Umbrella Insurance


People buy insurance to recover quickly from unexpected tragedy. Most people I know don't have millions setting in an account to be used to settle a jury award. We buy a liability policy to transfer at least some of that risk to an insurance company.

Accidents happen; it is part of life. Unfortunately, lawsuits will be a consequence whenever the accident is severe enough to cause bodily injury or property damage. I advise my clients to think of liability insurance as an "if I am sued" coverage.

Worry, regret, and possibly guilt are just a few of the emotions that come to mind. Liability coverage with a reliable insurance company will provide at least some relief to the anxiety. Your insurance carrier has a duty to defend you, even if the claim is bogus. And should you be found liable, they will pay damages on your behalf up to the limit you have chosen (as long as the occurrence is not excluded, and happened within the policy period).    

The question becomes, how do you choose a limit for liability insurance?  Making that determination is difficult for obvious reasons. It is impossible to predict the severity of the incident, or the amount of the damage award. However, a good starting point would be to think about the value of your assets and what you could potentially lose. Choose a limit of liability that will shield those assets that you have worked so hard to obtain.

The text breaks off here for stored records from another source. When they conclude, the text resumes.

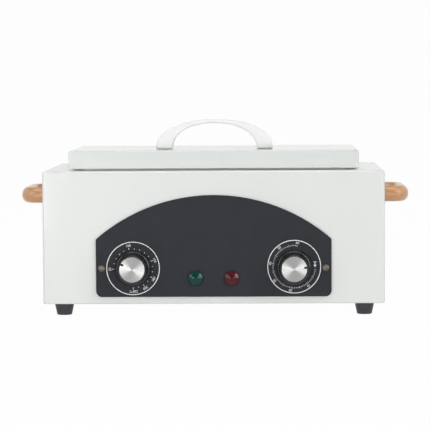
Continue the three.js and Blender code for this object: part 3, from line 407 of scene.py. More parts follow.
def block(name: str, low: Sequence[float], high: Sequence[float]) -> Piece:
    """Add a box.

    Args:
        name: the piece's name.
        low: its lowest corner in millimetres.
        high: its highest corner in millimetres.

    Returns:
        The box, in object mode.
    """
    deselect()
    bpy.ops.mesh.primitive_cube_add(size=1, location=[(a + b) / 2 * MM for a, b in zip(low, high)])
    bpy.context.object.scale = [(b - a) * MM for a, b in zip(low, high)]
    return adopt(name)


def edit(kind: str = "VERT") -> None:
    """Go into edit mode with everything selected.

    Args:
        kind: what is selected, VERT, EDGE or FACE.
    """
    bpy.ops.object.mode_set(mode="EDIT")
    bpy.ops.mesh.select_mode(type=kind)
    bpy.ops.mesh.select_all(action="SELECT")


def begin(name: str, place: Vector) -> Piece:
    """Start a piece as one vertex, left selected in edit mode.

    Args:
        name: the piece's name.
        place: the vertex's place in metres.

    Returns:
        The piece.
    """
    deselect()
    bpy.ops.mesh.primitive_plane_add(size=MM, location=place)
    piece = adopt(name)
    edit()
    bpy.ops.mesh.merge(type="CENTER")
    return piece


def trace(places: Sequence[Vector]) -> None:
    """Extrude the selected vertex from the first place through all the others."""
    for start, end in zip(places, places[1:]):
        bpy.ops.mesh.extrude_vertices_move(TRANSFORM_OT_translate={"value": end - start})


def extrude(shift: Sequence[float] = (0.0, 0.0, 0.0)) -> None:
    """Extrude what is selected in edit mode by a shift in metres."""
    bpy.ops.mesh.extrude_region_move(TRANSFORM_OT_translate={"value": shift})


def weld() -> None:
    """Merge everything in edit mode that lies together."""
    bpy.ops.mesh.select_all(action="SELECT")
    bpy.ops.mesh.remove_doubles(threshold=WELD * MM)


def close_up() -> None:
    """Point the faces of a closed mesh outwards and leave edit mode."""
    bpy.ops.mesh.select_all(action="SELECT")
    bpy.ops.mesh.normals_make_consistent(inside=False)
    bpy.ops.object.mode_set(mode="OBJECT")


def turned(name: str, profile: Sequence[Point2], axis: Axis, centre: Point3, steps: int = 64) -> Piece:
    """Turn a profile about an axis.

    Args:
        name: the piece's name.
        profile: radius and reach along the axis of each point, in millimetres.
        axis: the axis that the profile turns about.
        centre: the point of the axis at reach zero, in millimetres.
        steps: number of sides.

    Returns:
        The turned solid, in object mode.
    """
    base = spot(*centre)
    places = [base + (axis.out * radius + axis.along * reach) * MM for radius, reach in profile]
    piece = begin(name, places[0])
    trace(places)
    bpy.ops.mesh.select_all(action="SELECT")
    bpy.ops.mesh.spin(steps=steps, angle=2 * math.pi, center=base, axis=axis.along)
    weld()
    close_up()
    return piece


def drum(name: str, radius: float, reach: Point2, axis: Axis, centre: Point3, steps: int = 32) -> Piece:
    """Turn a plain cylinder that reaches from one distance along its axis to another."""
    start, end = reach
    return turned(name, [(0, start), (radius, start), (radius, end), (0, end)], axis, centre, steps)


def drills(holes: Iterable[Point3], front: float, steps: int) -> list[Piece]:
    """Make the cutters of round holes in a front face, the same on the left and the right.

    Args:
        holes: radius, distance from the middle plane and height of each hole, in millimetres.
        front: where the face lies from front to back.
        steps: number of sides of each cutter.

    Returns:
        The cutters, two for each hole.
    """
    return [
        drum("hole", radius, THROUGH, Axis.FORWARD, (side * x, front, z), steps)
        for _, side in SIDES for radius, x, z in holes]


def sheet_face(name: str, outline: Sequence[Vector]) -> Piece:
    """Fill an outline with one face, left selected in edit mode.

    Args:
        name: the piece's name.
        outline: its corners in metres.

    Returns:
        The piece.
    """
    piece = begin(name, outline[0])
    trace([*outline, outline[0]])
    weld()
    bpy.ops.mesh.edge_face_add()
    edit("FACE")
    return piece


def slab(name: str, outline: Sequence[Vector], push: Vector) -> Piece:
    """Give an outline a thickness.

    Args:
        name: the piece's name.
        outline: its corners in metres.
        push: direction and thickness in metres.

    Returns:
        The solid, in object mode.
    """
    piece = sheet_face(name, outline)
    extrude(push)
    close_up()
    return piece


def eased(corners: Sequence[Point3], steps: int = 8) -> list[Point2]:
    """Round the corners of an outline.

    Args:
        corners: each corner's two coordinates and its radius.
        steps: straight parts of each rounding.

    Returns:
        The outline's points.
    """
    points: list[Point2] = []
    for i, (x, y, radius) in enumerate(corners):
        if radius <= 0:
            points.append((x, y))
            continue
        here = Vector((x, y))
        before = (Vector(corners[i - 1][:2]) - here).normalized()
        after = (Vector(corners[(i + 1) % len(corners)][:2]) - here).normalized()
        half_turn = (math.pi - before.angle(after)) / 2
        middle = here + (before + after).normalized() * radius / math.cos(half_turn)
        reach = radius * math.tan(half_turn)
        first, last = (math.atan2(*(here + way * reach - middle).yx) for way in (before, after))
        sweep = (last - first + math.pi) % (2 * math.pi) - math.pi
        for step in range(steps + 1):
            angle = first + sweep * step / steps
            points.append((middle.x + radius * math.cos(angle), middle.y + radius * math.sin(angle)))
    return points


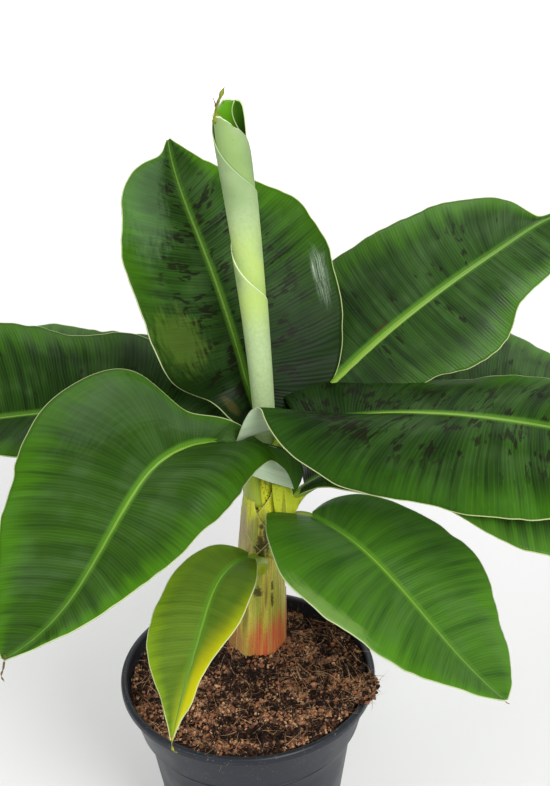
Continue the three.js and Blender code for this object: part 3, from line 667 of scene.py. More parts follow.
# Dark and deep green by streaks and bands; haze in clouds, fresher towards the margin, pale vein lines and
# darker towards the base; then blotches, patches, a light strip at the midrib, a pale rim and underside.
def bladeMaterial(name, look):
    material, tree = newMaterial(name, Specular_IOR_Level=look["gloss"])
    place, share = pointValue(tree, "leafPlace"), pointValue(tree, "leafShare")
    _, y, under = separate(tree, place)
    u, t, edge = separate(tree, share)
    reach = calc(tree, "ABSOLUTE", t)
    veins = useGroup(tree, sideVeins, {"Place": place, "Spacing": blade["veinSpacing"]})
    streaks, bands = veins["Streaks"], veins["Bands"]
    mottled = calc(tree, "MULTIPLY_ADD", streaks, 0.5, times(tree, bands, 0.5))
    clouds = ramp(tree, noise(tree, place, look["cloudScale"]), *look["clouds"])
    hazy = times(tree, clouds, ramp(tree, streaks, *look["hazeStreaks"], 0.25, 1.0))
    hazy = times(tree, hazy, look["hazeAmount"])
    outwards = calc(tree, "MULTIPLY_ADD", calc(tree, "SUBTRACT", streaks, 0.5), 0.5, reach)
    fresh = times(tree, ramp(tree, outwards, *look["freshMargin"]), look["freshness"])
    fromBase = calc(tree, "MULTIPLY_ADD", reach, -0.2, u)
    finish = mixColour(tree, ramp(tree, mottled, *look["mottle"]), look["dark"], look["deep"])
    finish = layered(tree, finish, (hazy, look["haze"]), (fresh, look["fresh"]),
                     (times(tree, veins["Lines"], times(tree, bands, 0.2)), look["pale"]),
                     (ramp(tree, fromBase, *look["shadedBase"], look["shade"], 0.0), look["dark"]))
    if look["blotches"] > 0:
        spots = useGroup(tree, veinBlotches, {"Place": place, "Amount": look["blotches"]})["Mask"]
        spots = times(tree, spots, ramp(tree, reach, *look["blotched"], 1.0, 0.15))
        finish = mixColour(tree, times(tree, spots, 0.8), finish, look["blotch"])
    if "tip" in look:
        tipped = ramp(tree, calc(tree, "MULTIPLY_ADD", t, look["tipSide"], u), *look["tipped"])
        finish = mixColour(tree, tipped, finish, look["tip"])
    for u0, t0, long, wide, ragged, strength, tint, *grain in look["patches"]:
        sockets = {"Share": share, "Centre": (u0, t0, 0), "Size": (long, wide, 1), "Ragged": ragged}
        mask = times(tree, useGroup(tree, softPatch, sockets)["Mask"], strength)
        if grain:
            scratches = noise(tree, scaled(tree, (u, t, 0.0), (*grain, 1.0)))
            mask = times(tree, mask, ramp(tree, scratches, *look["scratched"]))
        finish = mixColour(tree, mask, finish, tint)
    besideRib = ramp(tree, calc(tree, "ABSOLUTE", y), *look["besideRib"], 0.8, 0.0)
    besideRib = times(tree, besideRib, ramp(tree, u, 0.25, 1.0, 1.0, 0.35))
    below = mixColour(tree, times(tree, streaks, 0.5), look["under"], look["haze"])
    finish = layered(tree, finish, (besideRib, look["ribSide"]),
                     (ramp(tree, edge, *look["rim"], 0.95, 0.0), look["edge"]), (under, below))
    roughness = ramp(tree, streaks, 0.25, 0.75, *look["roughness"])
    roughness = calc(tree, "MULTIPLY_ADD", under, 0.25, roughness)
    return dress(material, finish, veins["Height"], *look["relief"], roughness)


# Where the base of the front left blade turns over: shares along its margin, and from its midrib to the
# margin at its base. A fold closes the margin's loop and a web closes its throat.
turnedBase = {
    "fold": ((0.105, 0.2), (0.095, 0.004)),
    "foldBulge": 0.0016,
    "web": ((0.0, -0.42), (0.0, 0.95)),
    "webBulge": 0.0004,
    "points": 40,
    "steps": 24,
    "thickness": 0.0006,
    "patternAt": (0.4, 0.004),  # place on a blade's pattern, along and out from the midrib
    "patternWidth": 0.03,
    "shares": (0.5, 0.4, 0.002),  # along and out, and metres in from the margin, for its colours
}


# A thin sheet of straight lines across from one edge to another, raised between them by a sine; under is
# 1 where it shows the pale side.
def webSkin(near, far, bulge, under):
    across = np.linspace(0, 1, turnedBase["steps"])
    sheet = between(near[:, None], far[:, None], across[:, None])
    normals = gridNormals(sheet)
    sheet = sheet + normals * (bulge * np.sin(np.pi * across))[:, None]
    shape = sheet.shape[:2]
    rim = np.linspace(1, 0, len(near))[:, None] * np.linalg.norm(near[-1] - near[0])
    x, y = turnedBase["patternAt"]
    u, t, edge = turnedBase["shares"]
    attributes = {"leafPlace": forShell(shape, x + rim, across * turnedBase["patternWidth"] + y, under),
                  "leafShare": forShell(shape, u, t, edge + rim)}
    half = turnedBase["thickness"] / 2
    return shellSkin(sheet + normals * half, sheet - normals * half), attributes


# Points along an edge of a blade between two shares.
def edgeOf(points, shares, start, end):
    where = np.linspace(start, end, turnedBase["points"])
    order = np.argsort(shares)
    return np.stack([np.interp(where, shares[order], points[order, k]) for k in range(3)], -1)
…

Purchasing an umbrella policy is also an essential method of shielding your assets. When you face a serious liability issue, an umbrella policy can feel like your rich uncle coming to protect you. He says, “bring it on. I don't care if you are sued because of an auto accident, a general liability claim, or an employer's liability claim. If your claim reaches a level beyond your liability limit for the underlying policies, I've got you covered.” You can visualize it this way:

                             UMBRELLA $2,000,000     

Auto Liability     General Liability     Employers Liability

  $500,000          $1,000,000       $500,000

An umbrella policy is an excellent method of minimizing your risk, for both personal and business liability. The cost is very reasonable because it is only used in the worst of circumstances. It is important that the underlying coverage meets the required limits to avoid a potential gap in coverage. If you would like more information or an insurance review, please let me know.

Ordinance or Law


After the wildfires swept through Gatlinburg,TN in 2016, many businesses faced a loss of revenue when local authorities forced them to remain closed during the extensive clean-up.  Those with ordinance or law coverage and loss of business due to an ordinance or law were covered for the loss of income during that period.

Building ordinance coverage, also known as ordinance or law coverage, is an important consideration when evaluating property insurance.  This is particularly true when insuring a historic or older building.  When damaged by a covered loss, commercial property policies will pay to rebuild the actual physical structure to the condition at the time of loss.  However, an unendorsed property policy will exclude the increased cost of construction that is associated with local, state, or federal building codes.  For example, the Americans with Disability Act (ADA) became law in 1990.  Buildings constructed prior to 1990 are likely not compliant with this law. 

It is also important to know the building ordinances in the area where the building is insured.  Many communities require a building damaged 50% or more to be demolished.  Some communities will require plumbing, electrical, and HVAC systems be upgraded when the building is reconstructed.

This potential gap in coverage can result in an unexpected, large out-of-pocket expense.  A properly endorsed property policy can eliminate or reduce this kind of loss. 

Building ordinance coverage has three parts:

·         Coverage A - Coverage for Loss to the Undamaged Portion of a Building: This comes into play when the loss has not affected the entire building.  The commercial property policy covers “direct physical damage to covered property”.  The undamaged part of the building would not fit that description because it did not suffer a physical loss, but the value of the property has been diminished.  Local ordinances may not allow this portion of the building to be repaired.  Coverage A will provide money to tear down the undamaged portion so the entire building can be reconstructed.


·         Coverage B - Coverage for the Cost of Demolition: This provides money for the demolition and removal of debris.  In Northeast Tennessee, the average cost to demolish a building is roughly $4-$8 per square foot.  There are many considerations that are factored into that estimate such as accessibility to the property, the type and weight of the building materials, the distance to the waste disposal site, and whether hazardous materials, such as asbestos or lead is involved.  The cost rises to roughly $9-$11 per square foot for an older building.  Keep in mind that is cost is per square foot.


·         Coverage C - Coverage for the Increased Costs of Construction: This provides for the increased cost of construction to comply with local, state, and federal ordinances. 

Though it can be difficult to balance cost with adequate coverage limits, properly endorsed building ordinance coverage will limit the cost of lost revenue or unplanned out of pocket expenses resulting from demolition and increased reconstruction costs due to local, state and federal ordinances. It is also important to reevaluate coverage annually to make sure policies are up-to-date with changes in the law.